We have about 1000 of these devices and want to repurpose them using the original firmware.
We previously successfully installed a stripped version of OpenWrt ( rt305x-hlk-rm04-generic-sysupgrade.bin ) for the need of the application. I am not sure anybody had the idea to backup the original firmware bin code.
I'll see if I can find one still original and extract the binary data from the flash, but I think they all have been changed.

I have had an HLK-RM04 v1 (4M flash / 16M RAM) working successfully for about 6 or 7 years now. Back then I compiled a firmware based on r49395 sources. I now want to add a small new feature to busybox. That means I need to compile a new firmware.

Unfortunately I had deleted the complete openwrt folder. No problem. I clone the 19.07.2 sources and compile a new firmware, right?

A long story short. After flashing there is nothing mounted on /overlay so no space for configuration, nothing.

Anyone had the same problem? I added mem=16M to the kernel command string to avoid having to (de-)solder resistors.

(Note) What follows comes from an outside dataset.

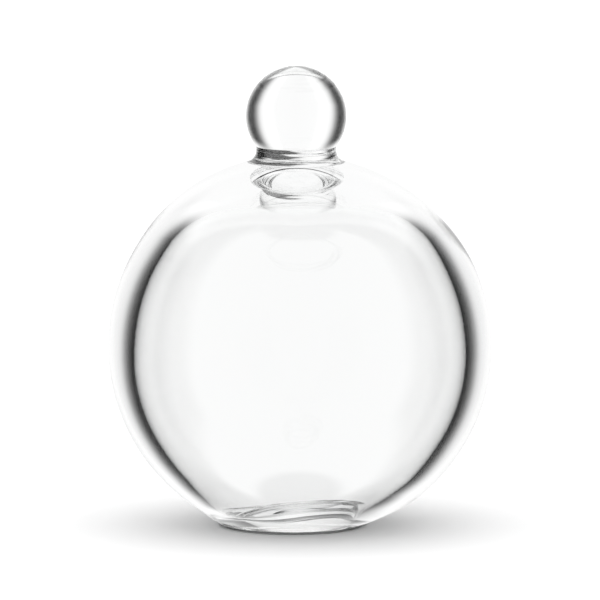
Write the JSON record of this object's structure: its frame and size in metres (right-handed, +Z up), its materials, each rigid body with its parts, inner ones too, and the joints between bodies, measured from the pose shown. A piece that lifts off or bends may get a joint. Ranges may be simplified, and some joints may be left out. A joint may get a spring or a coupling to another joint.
{
  "type": "bell jar dome",
  "caption": "Round thick-walled clear glass dome with an open mouth, a ground rim and a solid ball knob, set over a small exhibit.",
  "frame": {"origin": "centre of the ground rim's plane, which is the flat face the dome rests on", "axes": "+Z up along the axis of revolution, from the rim to the knob; the part is the same seen from every side, so X and Y are free"},
  "size_m": [0.13, 0.13, 0.1565],
  "materials": {
    "dome_glass": "clear, fire polished, with a ground rim",
    "knob_glass": "clear, fire polished, with faint tool marks at the waist"
  },
  "bodies": {
    "root": {"dome_shell": "dome_glass", "knob_collar": "knob_glass", "knob_ball": "knob_glass"}
  },
  "joints": []
}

Forget about using HLK-RM04 v1 (4M flash / 16M RAM) with new firmware. Compiling 18.06 sources results in out of memory after boot, with 19.07.2 sources you end up without jffs2 after boot:

jffs2 not ready yet, using temporary tmpfs overlay

And yes, this information is missing on https://openwrt.org/toh/hilink/hlk-rm04.

The only way forward is chaos calmer. You can download the sources off github and compile them with an older version of gcc, like gcc (Ubuntu 4.8.4-2ubuntu1~14.04.4) 4.8.4.

You may say that the 15.05 sources are outdated and have security flaws but that's of no concern as the HLK-RM04 is not a router product, but a low-cost embedded UART-ETH-WIFI module.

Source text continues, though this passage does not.